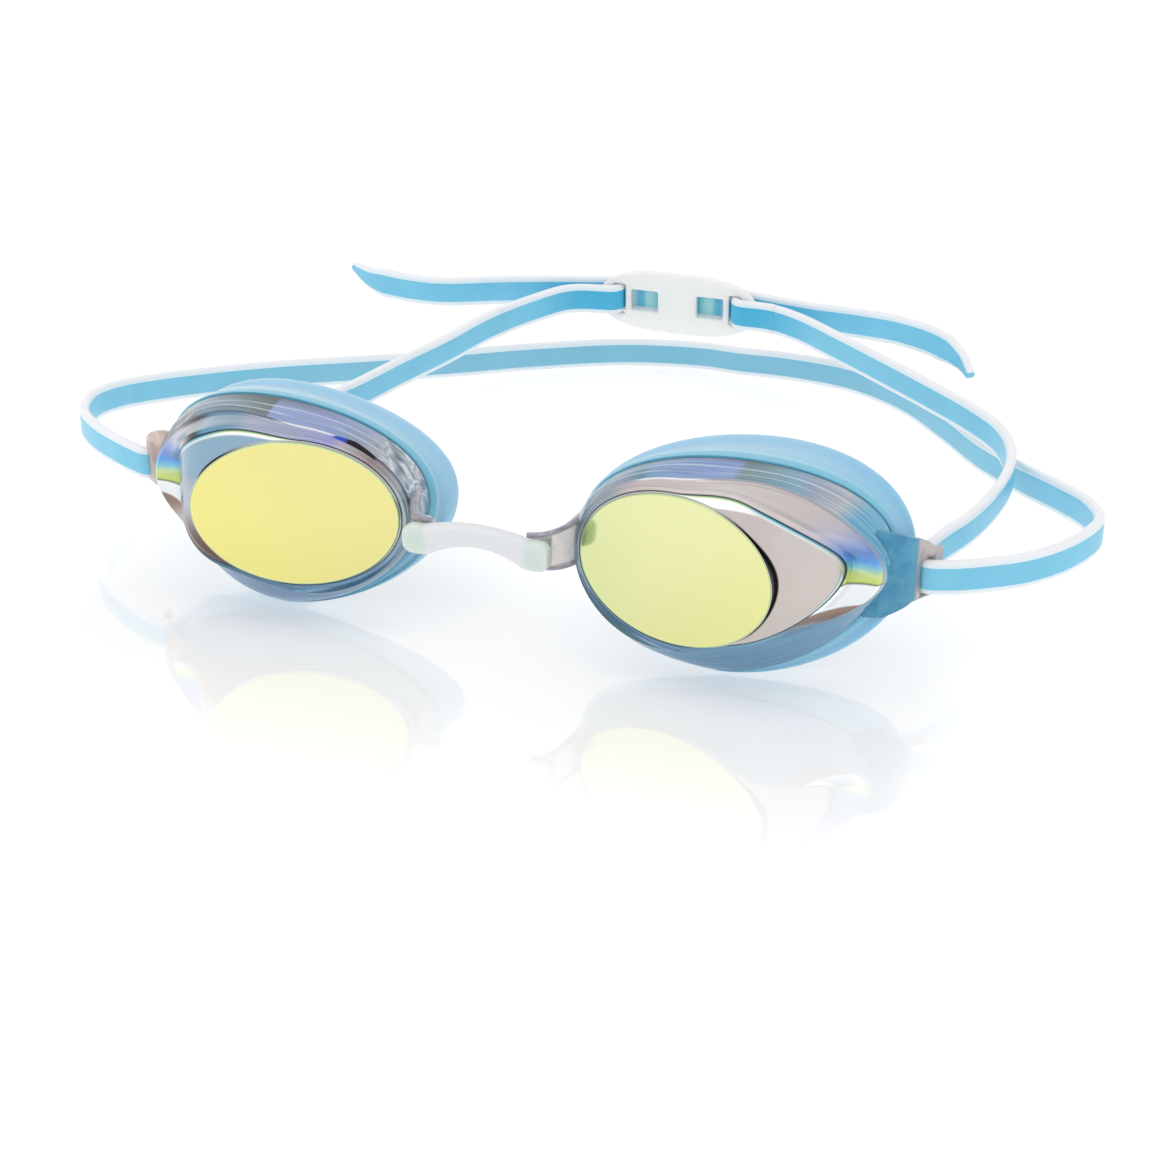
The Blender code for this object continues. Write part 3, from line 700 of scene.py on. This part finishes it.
def coated_wall(side_name):
    """The clear shell with its mirror coat: a front facet with rainbow bands at the temple, holding
    a painted reflection band, and a side wall streaked with blue, violet and grey-green along the
    top, with painted highlights along its ridge and upper wall and painted sparkle by the nose."""
    look = SHELL_LOOK[side_name]
    paint = Paint(side_name + "_coated_wall", Metallic=0.75, Roughness=0.22, Coat_Weight=0.35,
                  Coat_Roughness=0.06)
    turn, across = paint.wall()
    _, _, z = paint.place_mm()
    along = paint.add("CombineXYZ", paint.times(turn, 0.010), paint.times(across, 12.0),
                      look["seed"]).outputs[0]
    streak = paint.noise(2.4, 3.0, along)
    grey = paint.ramp(streak, [
        (0.26, 190, 190, 196), (0.42, 236, 238, 242), (0.5, 255, 255, 255),
        (0.60, 226, 230, 236), (0.78, 250, 250, 250)])
    above = spread(paint, turn, 96.0, 58.0, 14.0)
    square = paint.times(paint.math("SUBTRACT", across, 0.65), 30.0, above)
    square = paint.math("SUBTRACT", turn, square)
    wall = shaded(paint, by_turn(paint, square, WALL_TONES[side_name]), grey)
    # Painted highlights: thin pale lines running round the upper wall, broken up by the streaks.
    gleam = paint.ramp(across, [
        (0.0, NONE), (0.475, NONE), (0.495, (0.6, 0.6, 0.6, 1.0)), (0.52, NONE), (0.65, NONE),
        (0.68, (0.7, 0.7, 0.7, 1.0)), (0.70, NONE)])
    broken = paint.times(paint.between(streak, 0.36, 0.52), above)
    wall = paint.mix(paint.times(gleam, broken), wall, rgb(226, 232, 244))
    # A darker band on the wall next to the rim, over the top of the cup.
    rim_band_share = paint.times(paint.between(across, look["rim_band_from"], 0.94),
                        spread(paint, turn, *look["rim_band_turns"]), 0.6)
    wall = paint.mix(rim_band_share, wall, look["rim_band_tone"])
    # Painted sparkle by the nose: small highlights among darker flecks.
    sparkle = paint.ramp(paint.noise(9.0, 1.0), [
        (0.34, 84, 98, 110), (0.42, 176, 190, 200), (0.47, 240, 244, 248),
        (0.52, 134, 152, 166), (0.58, 222, 214, 220), (0.66, 120, 140, 152)])
    by_nose = spread(paint, turn, *look["sparkle_turns"])
    wall = paint.mix(paint.times(by_nose, look["sparkle_share"]), wall, sparkle)
    if side_name == "left":
        murk = paint.ramp(paint.noise(15.0, 2.0), [
            (0.40, 44, 36, 34), (0.5, 120, 96, 84), (0.58, 110, 150, 170), (0.7, 196, 186, 186)])
        wall = paint.mix(paint.times(spread(paint, turn, 30.0, 10.0, 6.0), 0.8), wall, murk)

    calm = paint.mix(look["calm"], grey, WHITE)
    facet = shaded(paint, by_turn(paint, turn, FACET_TONES[side_name]), calm)
    height = paint.add("MapRange", z, -12.0, 12.0, 0.0, 1.0).outputs[0]
    # Rainbow bands of the mirror coat on the temple facet; the white band among them is a painted
    # reflection.
    rainbow = paint.ramp(height, [
        (look["deep"] - 0.04, 120, 150, 168), (look["deep"], 96, 86, 82),
        (look["fair"] - 0.008, 150, 126, 114), (look["fair"], 240, 246, 250),
        (0.388, 252, 254, 255), (0.396, 90, 110, 96), (0.408, 208, 222, 120),
        (0.4625, 196, 216, 150), (0.508, 130, 196, 216), (0.558, 96, 160, 226),
        (0.633, 110, 140, 206), (0.729, 150, 164, 200), (0.833, 190, 186, 196)])
    facet = paint.mix(spread(paint, turn, *look["rainbow_turns"]), facet, rainbow)

    colour = paint.mix(paint.between(across, 0.345, 0.355), facet, wall)
    # Painted highlight along the ridge over the top of the cup; elsewhere the ridge line takes the
    # ridge tone.
    ridge = paint.ramp(across, [
        (0.0, NONE), (0.331, NONE), (0.337, WHITE), (0.345, WHITE), (0.351, NONE)])
    ridge_highlight = spread(paint, turn, 94.0, 16.0, 5.0)
    ridge_tone = paint.mix(ridge_highlight, look["ridge"], rgb(244, 246, 250))
    colour = paint.mix(paint.times(ridge, 0.85), colour, ridge_tone)
    if side_name == "left":
        swell = spread(paint, turn, 118.5, 6.0, 12.0)
        reach = paint.math("MULTIPLY_ADD", swell, 0.07, 0.34)
        wedge = paint.times(paint.between(paint.math("SUBTRACT", reach, across), 0.0, 0.012),
                            paint.between(across, 0.318, 0.326), paint.between(swell, 0.02, 0.2))
        tone = paint.mix(paint.between(turn, 112.5, 114.0), rgb(48, 74, 190), BLACK)
        colour = paint.mix(wedge, colour, tone)
    lines = paint.ramp(across, [
        (0.0, 50, 70, 84), (0.025, 70, 96, 112), (0.045, WHITE), (0.09, WHITE),
        (0.12, 236, 240, 242), (0.16, WHITE), (0.94, WHITE), (0.952, BLACK), (1.0, BLACK)])
    paint.set("Base Color", shaded(paint, colour, lines))
    paint.bump(streak, 0.0001, 0.35)
    return paint.material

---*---

# [Written task]
Give an exact repetition of all the material.

# [Problem solution]
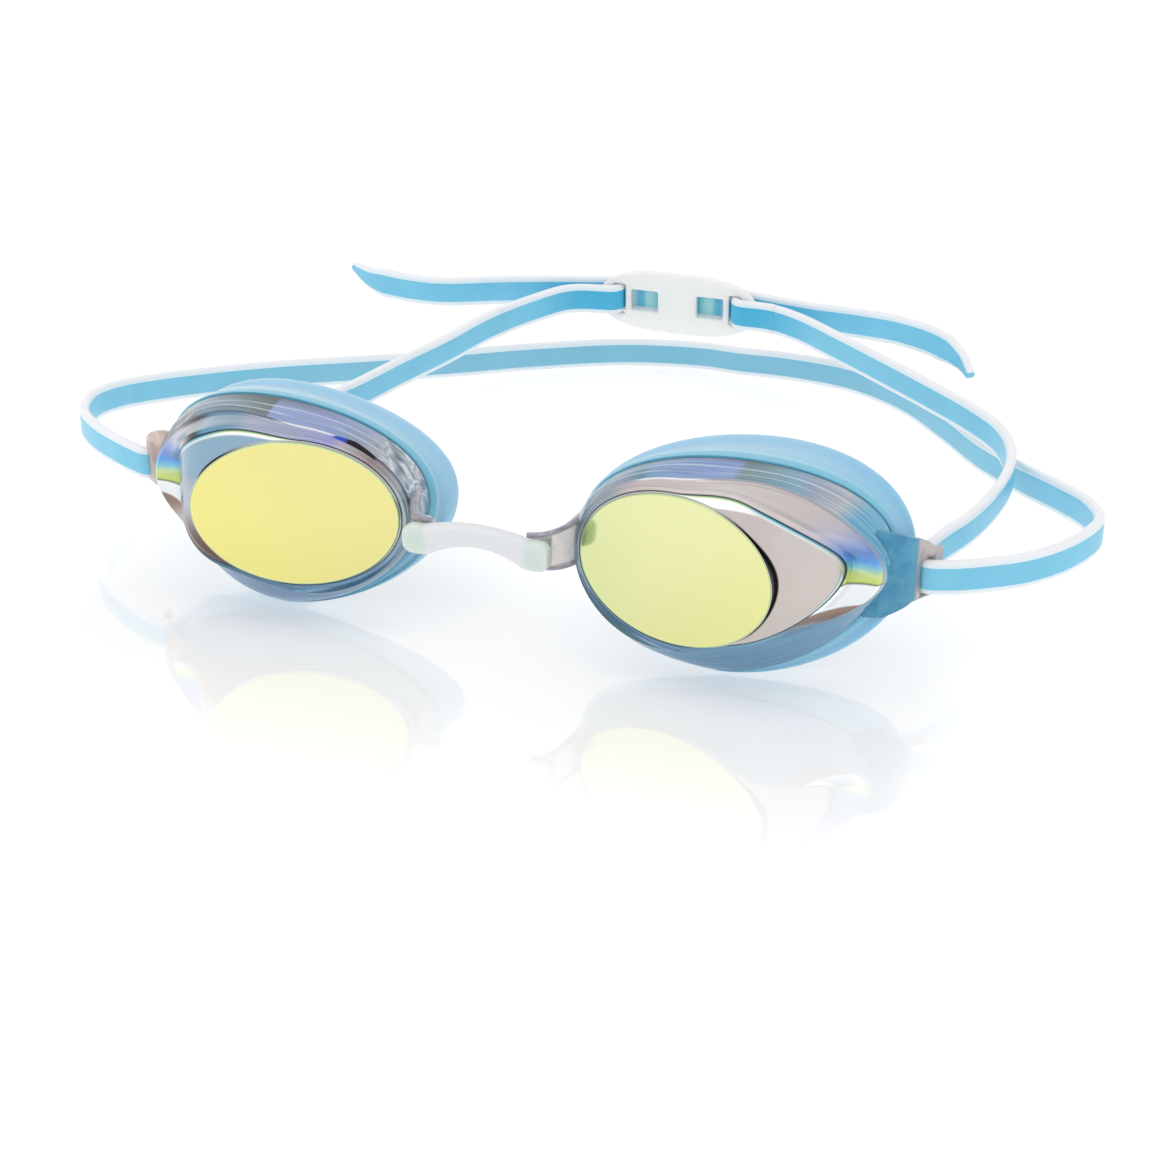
The Blender code for this object continues. Write part 3, from line 700 of scene.py on. This part finishes it.
def coated_wall(side_name):
    """The clear shell with its mirror coat: a front facet with rainbow bands at the temple, holding
    a painted reflection band, and a side wall streaked with blue, violet and grey-green along the
    top, with painted highlights along its ridge and upper wall and painted sparkle by the nose."""
    look = SHELL_LOOK[side_name]
    paint = Paint(side_name + "_coated_wall", Metallic=0.75, Roughness=0.22, Coat_Weight=0.35,
                  Coat_Roughness=0.06)
    turn, across = paint.wall()
    _, _, z = paint.place_mm()
    along = paint.add("CombineXYZ", paint.times(turn, 0.010), paint.times(across, 12.0),
                      look["seed"]).outputs[0]
    streak = paint.noise(2.4, 3.0, along)
    grey = paint.ramp(streak, [
        (0.26, 190, 190, 196), (0.42, 236, 238, 242), (0.5, 255, 255, 255),
        (0.60, 226, 230, 236), (0.78, 250, 250, 250)])
    above = spread(paint, turn, 96.0, 58.0, 14.0)
    square = paint.times(paint.math("SUBTRACT", across, 0.65), 30.0, above)
    square = paint.math("SUBTRACT", turn, square)
    wall = shaded(paint, by_turn(paint, square, WALL_TONES[side_name]), grey)
    # Painted highlights: thin pale lines running round the upper wall, broken up by the streaks.
    gleam = paint.ramp(across, [
        (0.0, NONE), (0.475, NONE), (0.495, (0.6, 0.6, 0.6, 1.0)), (0.52, NONE), (0.65, NONE),
        (0.68, (0.7, 0.7, 0.7, 1.0)), (0.70, NONE)])
    broken = paint.times(paint.between(streak, 0.36, 0.52), above)
    wall = paint.mix(paint.times(gleam, broken), wall, rgb(226, 232, 244))
    # A darker band on the wall next to the rim, over the top of the cup.
    rim_band_share = paint.times(paint.between(across, look["rim_band_from"], 0.94),
                        spread(paint, turn, *look["rim_band_turns"]), 0.6)
    wall = paint.mix(rim_band_share, wall, look["rim_band_tone"])
    # Painted sparkle by the nose: small highlights among darker flecks.
    sparkle = paint.ramp(paint.noise(9.0, 1.0), [
        (0.34, 84, 98, 110), (0.42, 176, 190, 200), (0.47, 240, 244, 248),
        (0.52, 134, 152, 166), (0.58, 222, 214, 220), (0.66, 120, 140, 152)])
    by_nose = spread(paint, turn, *look["sparkle_turns"])
    wall = paint.mix(paint.times(by_nose, look["sparkle_share"]), wall, sparkle)
    if side_name == "left":
        murk = paint.ramp(paint.noise(15.0, 2.0), [
            (0.40, 44, 36, 34), (0.5, 120, 96, 84), (0.58, 110, 150, 170), (0.7, 196, 186, 186)])
        wall = paint.mix(paint.times(spread(paint, turn, 30.0, 10.0, 6.0), 0.8), wall, murk)

    calm = paint.mix(look["calm"], grey, WHITE)
    facet = shaded(paint, by_turn(paint, turn, FACET_TONES[side_name]), calm)
    height = paint.add("MapRange", z, -12.0, 12.0, 0.0, 1.0).outputs[0]
    # Rainbow bands of the mirror coat on the temple facet; the white band among them is a painted
    # reflection.
    rainbow = paint.ramp(height, [
        (look["deep"] - 0.04, 120, 150, 168), (look["deep"], 96, 86, 82),
        (look["fair"] - 0.008, 150, 126, 114), (look["fair"], 240, 246, 250),
        (0.388, 252, 254, 255), (0.396, 90, 110, 96), (0.408, 208, 222, 120),
        (0.4625, 196, 216, 150), (0.508, 130, 196, 216), (0.558, 96, 160, 226),
        (0.633, 110, 140, 206), (0.729, 150, 164, 200), (0.833, 190, 186, 196)])
    facet = paint.mix(spread(paint, turn, *look["rainbow_turns"]), facet, rainbow)

    colour = paint.mix(paint.between(across, 0.345, 0.355), facet, wall)
    # Painted highlight along the ridge over the top of the cup; elsewhere the ridge line takes the
    # ridge tone.
    ridge = paint.ramp(across, [
        (0.0, NONE), (0.331, NONE), (0.337, WHITE), (0.345, WHITE), (0.351, NONE)])
    ridge_highlight = spread(paint, turn, 94.0, 16.0, 5.0)
    ridge_tone = paint.mix(ridge_highlight, look["ridge"], rgb(244, 246, 250))
    colour = paint.mix(paint.times(ridge, 0.85), colour, ridge_tone)
    if side_name == "left":
        swell = spread(paint, turn, 118.5, 6.0, 12.0)
        reach = paint.math("MULTIPLY_ADD", swell, 0.07, 0.34)
        wedge = paint.times(paint.between(paint.math("SUBTRACT", reach, across), 0.0, 0.012),
                            paint.between(across, 0.318, 0.326), paint.between(swell, 0.02, 0.2))
        tone = paint.mix(paint.between(turn, 112.5, 114.0), rgb(48, 74, 190), BLACK)
        colour = paint.mix(wedge, colour, tone)
    lines = paint.ramp(across, [
        (0.0, 50, 70, 84), (0.025, 70, 96, 112), (0.045, WHITE), (0.09, WHITE),
        (0.12, 236, 240, 242), (0.16, WHITE), (0.94, WHITE), (0.952, BLACK), (1.0, BLACK)])
    paint.set("Base Color", shaded(paint, colour, lines))
    paint.bump(streak, 0.0001, 0.35)
    return paint.material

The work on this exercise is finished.